Curious on sota on this topic.
Im familiar with CoT and Tree of Thoughts, but those don’t seem to train the model to excel at using the tree, they just rely on the pretrained model already being good at it. The model has no way to improve its tree-use over time.
Is anybody actively training models to be optimized for tree-based decoding?
Q* haven’t you heard?
Great question, curious in the answer myself.
I think it’s pretty cool that just iteratively reusing an LLM without additional training, i.e chaining prompts, improves quality in most of these methods. I see quite a few of these papers (e.g System 2 Attention).
The Promptbreeder paper has some benchmarking of these methods & proposes an interesting evolutionary prompting strategy.
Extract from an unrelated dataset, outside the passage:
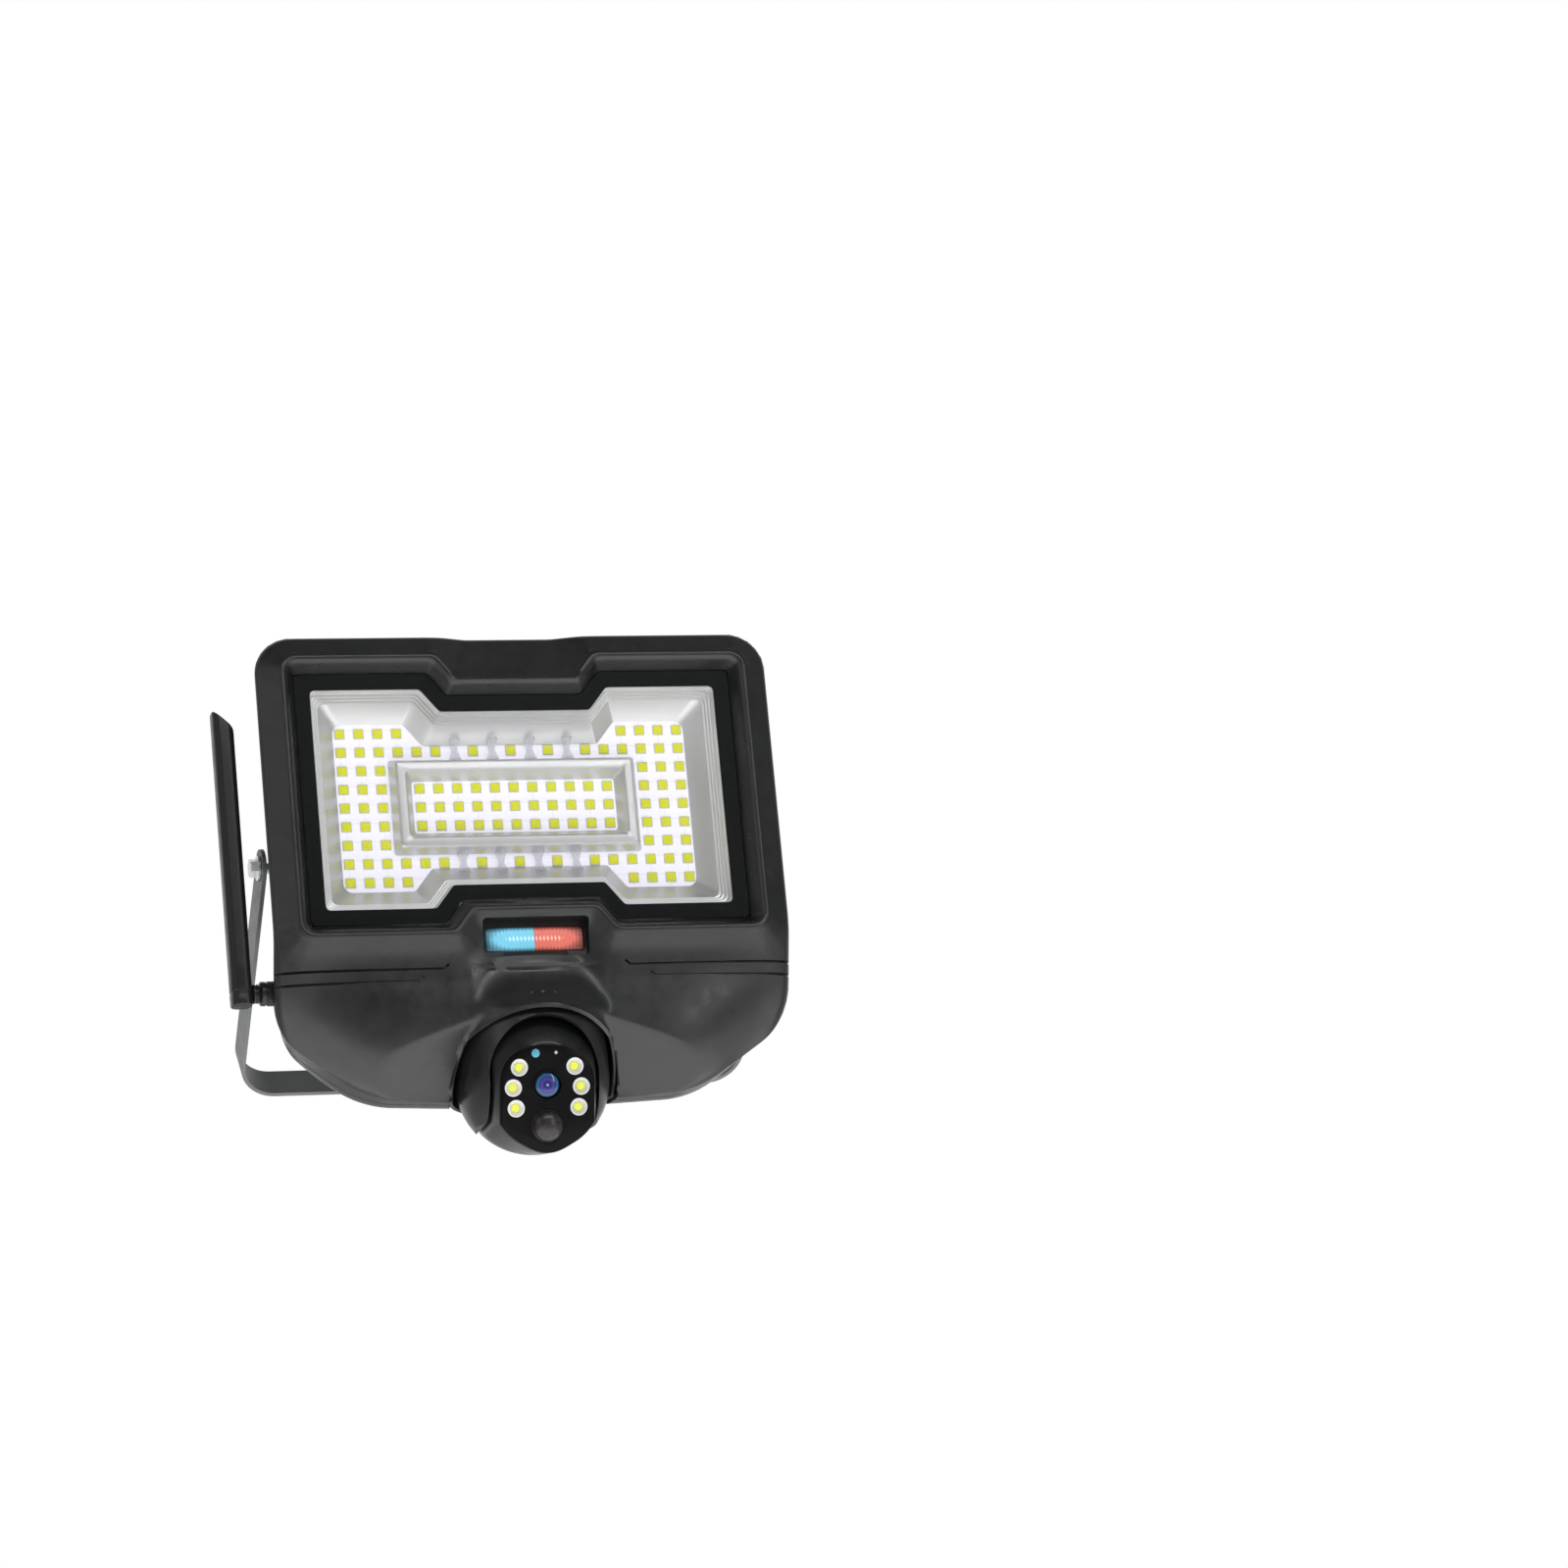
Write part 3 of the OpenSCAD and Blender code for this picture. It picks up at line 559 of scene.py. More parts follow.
def rear_housing(rim):
    """Back cover: the side runs on from the front housing and rounds into a flat back."""
    start = rim[:, [0, 2]]
    middle, half_size = np.array([0, -30.0]), np.array([118, 108])

    def ring_at(y, extra):
        xz = slanted_in(start, y - SPLIT_Y)
        return flat_ring(middle + (xz - middle) * (1 - extra / half_size), y)

    levels = ((SPLIT_Y, 0), (SPLIT_Y + 4, 0), (SPLIT_Y + 7, 0.1), (BACK_Y - 6, 0.5), (BACK_Y - 4.6, 0.9),
              (BACK_Y - 3.2, 1.6), (BACK_Y - 1.9, 2.8), (BACK_Y - 0.9, 4.3), (BACK_Y - 0.25, 6.2),
              (BACK_Y, 8.6))
    rings = [ring_at(y, extra) for y, extra in levels]
    inside = [ring_at(y, extra + WALL) for y, extra in levels[:1] + levels[3::2]]
    for ring in inside:
        ring[:, 1] = np.minimum(ring[:, 1], BACK_Y - WALL)
    centre = np.array([middle[0], 0, middle[1]])
    for loops in (rings, inside):
        last = loops[-1]
        for scale in (0.85, 0.65, 0.45, 0.25, 0.08):
            flat = centre + (last - centre) * scale
            flat[:, 1] = last[:, 1]
            loops.append(flat)
    count = len(start)
    verts = np.concatenate(rings + inside)
    faces = grid_faces(len(rings), count) + grid_faces(len(inside), count, first=len(rings) * count)
    first_inner = len(rings) * count
    for c in range(count):
        n = (c + 1) % count
        faces.append((c, n, first_inner + n, first_inner + c))
    faces.append(list(range((len(rings) - 1) * count, len(rings) * count)))
    faces.append(list(range(len(verts) - count, len(verts)))[::-1])
    body = new_object("rear_shell", verts, faces)
    triangulate(body, 1e-6)
    turret = [(0, -180), (HOOD_OUT + 0.15, -180), (HOOD_OUT + 0.15, -104), (34.2, -89.9), (0, -89.9)]
    cutters = [revolve("cut", turret, centre=(0, PAN_Y, 0), segments=128)]
    screw = [(0, BACK_Y - 3.4), (3.4, BACK_Y - 3.4), (3.4, BACK_Y - 0.4), (4.0, BACK_Y + 2), (0, BACK_Y + 2)]
    cutters += [revolve("cut", screw, "y", (s * x, 0, z), 40)
                for x, z in ((98, 59.8), (98, -59.8), (84, -108)) for s in (-1, 1)]
    cutters += [rod((INLET_X, BACK_Y - 9, z), (INLET_X, BACK_Y + 3, z), r, 40)
                for z, r in ((-40, 4.1), (-75, 6.3))]
    # a shallow label recess and the speaker's grille
    cutters.append(rounded_box((-32, 32), (BACK_Y - 0.7, BACK_Y + 3), (8, 44), 4))
    grille = [rod((SPEAKER_X, BACK_Y - 0.8, SPEAKER_Z), (SPEAKER_X, BACK_Y + 3, SPEAKER_Z), 11.5, 64)]
    pitch = 3.1
    for ring_no, number in enumerate((1, 6, 12, 18)):
        for k in range(number):
            a = 2 * math.pi * k / number
            x, z = SPEAKER_X + pitch * ring_no * math.cos(a), SPEAKER_Z + pitch * ring_no * math.sin(a)
            grille.append(rod((x, BACK_Y - 1.6, z), (x, BACK_Y - 0.5, z), 0.85, 12))
    carve(body, cutters + [join("cut", grille)])
    return body


# ---- Procedural materials ----
class Nodes:
    """A short way to write a material's nodes."""

    def __init__(self, name):
        self.name = name
        self.material = bpy.data.materials.new(name)
        self.material.use_nodes = True
        self.tree = self.material.node_tree
        self.bsdf = self.tree.nodes["Principled BSDF"]
        self.place = self.add("ShaderNodeTexCoord").outputs["Object"]

    def add(self, kind, sockets=(), **settings):
        """A node. sockets gives each input, by name or place, a value or the output that feeds it."""
        node = self.tree.nodes.new(kind)
        for key, value in settings.items():
            setattr(node, key, value)
        for key, value in dict(sockets).items():
            self.feed(node.inputs[key], value)
        return node

    def feed(self, socket, value):
        if hasattr(value, "is_linked"):
            self.tree.links.new(value, socket)
        else:
            socket.default_value = value

    def noise(self, scale, detail=3.0, rough=0.5, stretch=None):
        place = self.place
        if stretch is not None:
            place = self.add("ShaderNodeMapping", {"Scale": stretch, "Vector": place}).outputs["Vector"]
        sockets = {"Scale": scale, "Detail": detail, "Roughness": rough, "Vector": place}
        return self.add("ShaderNodeTexNoise", sockets).outputs["Fac"]

    def ramp(self, value, stops):
        node = self.add("ShaderNodeValToRGB", {"Fac": value})
        elements = node.color_ramp.elements
        while len(elements) < len(stops):
            elements.new(0.5)
        for element, (position, colour) in zip(elements, stops):
            element.position = position
            element.color = (*colour, 1)
        return node.outputs["Color"]

    def spread(self, value, low, high, from_low=0.3, from_high=0.7):
        sockets = {"Value": value, "From Min": from_low, "From Max": from_high, "To Min": low, "To Max": high}
        return self.add("ShaderNodeMapRange", sockets).outputs["Result"]

    def mix(self, factor, a, b):
        node = self.add("ShaderNodeMix", {"Factor": factor}, data_type="RGBA")
        for socket, value in zip([i for i in node.inputs if i.type == "RGBA"], (a, b)):
            self.feed(socket, (*value, 1) if isinstance(value, tuple) else value)
        return [o for o in node.outputs if o.type == "RGBA"][0]

    def maths(self, operation, *values):
        return self.add("ShaderNodeMath", enumerate(values), operation=operation).outputs[0]

    def bump(self, height, strength, distance, under=None):
        sockets = {"Height": height, "Strength": strength, "Distance": distance * MM}
        if under is not None:
            sockets["Normal"] = under
        return self.add("ShaderNodeBump", sockets).outputs["Normal"]

    def set(self, **values):
        for name, value in values.items():
            value = (*value, 1) if isinstance(value, tuple) else value
            self.feed(self.bsdf.inputs[name.replace("_", " ")], value)
        return self

    def edge(self, colour, lighter):
        """Colour that lightens along sharp outer edges and convex crests: a painted highlight, and edge wear."""
        point = self.add("ShaderNodeNewGeometry").outputs["Pointiness"]
        return self.mix(self.spread(point, 0.0, 1.0, 0.52, 0.62), colour, lighter)


def moulded(name, colour, rough, grain=2600, depth=0.03, wear_and_sheen=0.2, shine=0.35):
    """Moulded plastic with a fine spark-eroded texture."""
    n = Nodes(name)
    tint, strength = 0.14, 0.35
    lighter = tuple(min(1, c * (1 + tint)) for c in colour)
    darker = tuple(c * (1 - tint) for c in colour)
    cloudy = n.ramp(n.noise(38, 4), [(0.35, darker), (0.65, lighter)])
    # lighter along convex edges and crests: a painted highlight there, and edge wear
    worn_and_highlit = tuple(min(1, c * (1 + wear_and_sheen) + 0.01 * wear_and_sheen) for c in colour)
    n.set(Base_Color=n.edge(cloudy, worn_and_highlit))
    n.set(Roughness=n.spread(n.noise(150, 3), rough - 0.05, rough + 0.06))
    coarse = n.bump(n.noise(grain * 0.25, 2), strength * 0.4, depth * 1.5)
    n.set(Normal=n.bump(n.noise(grain, 2), strength, depth, coarse), Specular_IOR_Level=shine)
    return n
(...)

But like you I’ve been looking / waiting for the papers that explore specifically finetuning the model “nodes”, using LoRA perhaps, or with a meta network or hyper network.
Yeah, I also notice there are two types of ways to implement trees being researched.
One is at a sequence / thought level, like tree of thoughts / chain of thoughts, where the model talks to itself in order to find the best solution. The other is at the decoding / token level, where the tree is used to search for the optimal next set of tokens. In principle you could put these both together and have nested trees.
But yeah I think the alpha-go style self-learning is what is really missing here. In principle, even without a tree, nothing stops us from putting an LLM in an environment where it gets positive feedback from rewards (like solving math problems), and then just let it rip.